Юрий Борисович сдал этот злосчастный вагон и поспешил в Москву наверстывать то, что было упущено в погоне за романтикой и чужими революциями. В Московский университет вернулся еще один «блудный сын», истощенный, но полный радужных надежд. Вернулся в то самое время, когда над Лузитанией горела звезда теории относительности. Павел Александров и Павел Урысон, первые советские математики, побывавшие за границей и поразившие европейские математические центры своей молодостью и лекциями по новой науке — топологии, создателями которой они были (Павел Сергеевич Александров в 32 года будет избран членом-корреспондентом Геттингенской академии наук, Павел Урысон, оставив свое имя в ряду классиков мировой науки, в 1924 г. трагически погиб в возрасте 25 лет), вернувшись домой, читали лекции по теории относительности Эйнштейна.
Теория относительности потрясла видавшего виды «дипломата». Теперь Юрий Борисович Румер был уверен, что нашел свой путь в жизни.
Глава 6. «Место сбора крон-принцев и королей науки»
Вскоре после их первой встречи Борн сообщил Румеру, что послал его работу в Геттингенское научное общество и что Румеру предстоит сделать там доклад. Геттингенское научное общество — бывшая Ганноверская академия, названная при ее создании по английскому образцу «Королевским научным обществом», в которой были действительные члены и члены-корреспонденты, — существовало, по мнению Гильберта, для того, чтобы злить тех профессоров, которые не были членами академии. Доклад там был чистой формальностью. Но прежде чем выступать в академии, следовало пройти настоящее испытание — «обстрелять» свой доклад на заседании Математического клуба.
«Этот клуб был абсолютно неофициальной организацией, не имевшей ни служащих, ни постоянных членов, ни денежных средств. Любой интересующийся мог прийти на собрание, хотя уровень математики в Геттингене был таков, что оно всегда было „предприятием самого высокого класса“» [25, с. 218].

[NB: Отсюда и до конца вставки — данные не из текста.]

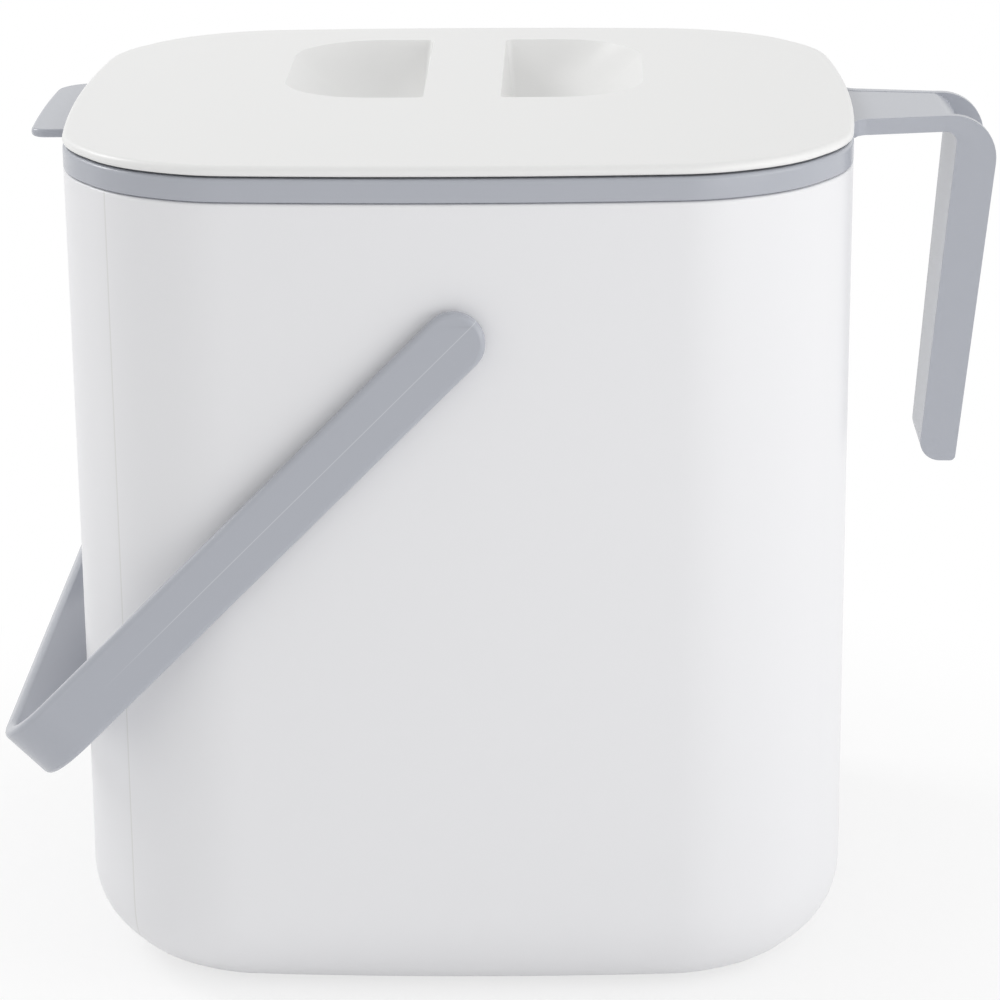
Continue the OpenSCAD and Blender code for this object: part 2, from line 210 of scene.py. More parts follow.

Этот клуб был царством Гильберта. Царством человека, чье имя осталось почти во всех разделах математики. Существует гильбертово пространство, теоремы Гильберта, преобразования Гильберта, аксиомы Гильберта, классы Гильберта, 23 проблемы Гильберта — словом, огромное математическое наследство. Гильберт создал блестящую школу математиков и многое сделал для создания физической школы в Геттингене. Еще в 1905 г. он вместе со своим другом Минковским организовал семинар «Электродинамика движущихся тел». Парадоксально, что именно в этом году появились знаменитые работы Эйнштейна по специальной теории относительности (первая из них прямо так и называлась «К электродинамике движущихся тел»), а участники семинара Гильберта и Минковского в течение еще двух последующих лет ничего о них не знали. В 1908 г. благодаря Минковскому теория относительности получила математическое завершение; он показал, что принцип постоянства скорости света можно выразить чисто геометрически, и создал четырехмерный «мир» пространства и времени, который называется теперь миром Минковского. Работа Минковского станет основой общей теории относительности Эйнштейна.
В бурное и смутное время рождения современной физики Гильберт живо интересовался происходящими событиями. Доклады физиков-теоретиков в Математическом клубе стали традицией. В то время один из учеников Гильберта писал: «Какое беспокойство охватывало нас, математиков, на лекциях по математической физике, когда то один, то другой принцип выдвигался перед нами без доказательства, после чего из него выводились различного рода утверждения и следствия» [Там же, с. 167]. Гильберт по этому поводу любил повторять: «Физика слишком сложна для физиков, и нужно, чтобы за дело взялись математики» [Там же, с. 168]. Конечно, Гильберт прекрасно понимал, что с помощью одной только математики, несмотря на всю ее мощь и возможность «вносить порядок в беспорядочное», без знания законов физики и без того особого «физического» чутья, которое отличает физиков от нефизиков, обойтись нельзя. Когда Гильберт узнал об успехах Эйнштейна в создании теории относительности, над которой усиленно трудился Герман Минковский, он сказал: «На улицах нашего математического Геттингена любой встречный мальчик знает о четырехмерной геометрии больше Эйнштейна. И все же не математикам, а Эйнштейну принадлежит то, что было здесь сделано» [Там же, с. 186].